Conventional postwar multi-volume narratives of Japanese diplomacy have
largely portrayed the Foreign Ministry in a passive role during the events of the 1930s,
leading up to a war instigated exclusively by Japan’s two military services. This
paradigm has persisted and is perpetuated in treatments by insiders and former
diplomats, who largely take an uncritical approach to the Ministry’s actions in the
postwar era. Little has been made of the antiquated systems in place within the
Ministry, some of which have remained unchanged since their introduction in the
Meiji era, nor of the effect these structural and institutional problems have had on the
Ministry’s general performance. However, factional and policy disagreements over
the past decade have revealed unprecedented influence peddling and embezzlement
scandals, and triggered widespread scrutiny of the workings of the Foreign Ministry
in greater detail than ever before.
In a welcome departure from such uncritical narratives, Sugihara has written
the first major work to examine the Foreign Ministry’s chronic weaknesses. He has
produced an unsanitized history of Japan’s diplomatic blunders and errors, from both
the turbulent decades leading up to war with the United States, and the postwar period
as Japan slowly reestablished its standing in the international community.
Sugihara has written extensively on the diplomatic history of Japan. Question
of Guilt can be viewed as the fourth volume of an unofficial “tetralogy” chronicling
the failings of the Foreign Ministry. The first book in this quartet is Japanese
Perspectives on Pearl Harbor (Asian Research Service, 1995), translated by
Theodore McNelly, and is a survey of media reports around the time of the fiftieth
anniversary of the attack on Pearl Harbor.
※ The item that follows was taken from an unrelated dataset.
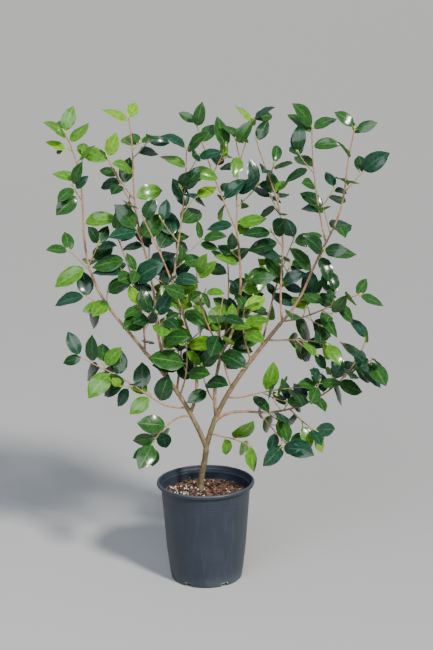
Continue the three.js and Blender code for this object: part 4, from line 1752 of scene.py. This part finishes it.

The second is Between Incompetence and
Culpability: Assessing the Diplomacy of Japan’s Foreign Ministry from Pearl Harbor
to Potsdam (University Press of America, 1997) where he examined in detail the
circumstances surrounding the bungling by diplomats at Japan’s Washington embassy
on the eve of war that inadvertently turned the Imperial Japanese Navy’s assault on
Pearl Harbor into a “sneak attack.” This led him to examine more closely the
administrative and political record of Japan’s Foreign Ministry in the postwar period
to determine how officials assessed, recorded, concealed, and begrudgingly
acknowledged their culpability for this egregious error. The third book of the series is
Chiune Sugihara and Japan’s Foreign Ministry (UPA, 2001) which championed the
causes of individuals such as Chiune Sugihara (unrelated to the author, Seishiro, by
family or marriage) and Naoya Nakano, two Ministry employees who followed their
consciences to uphold the national interest over the narrower interests of the Foreign
Ministry, and were subsequently ostracized for their “insubordination.” He ties all
these threads together in Question of Guilt (the final volume in this tetralogy) to
produce an unprecedented survey of the failings of the Foreign Ministry, since its
beginnings in the Meiji period to the present day, and offers alternatives for future
reforms.
Sugihara has also written extensively on the Japanese education system, and
the significance of the Fundamental Law of Education, the emperor system, and the
separation of church and state in Japan. His work on jurisprudence, religious
education, and historiography in pedagogical studies was recognized by the Japan
Buddhist Education Association in 1998. He was appointed president of the Japanese
Society for History Textbook Reform in 2011, and has recently shepherded a new
middle school textbook through the complicated authorization process, a book that
deals with these complex and controversial wartime, foreign policy and diplomatic
issues in a frank and principled manner. He is dedicated to the cause of overcoming
the tragic consequences of the war between Japan and the United States, and
demonstrates how, even in our fractious and turbulent world, erstwhile foes can
indeed come together as true friends and allies.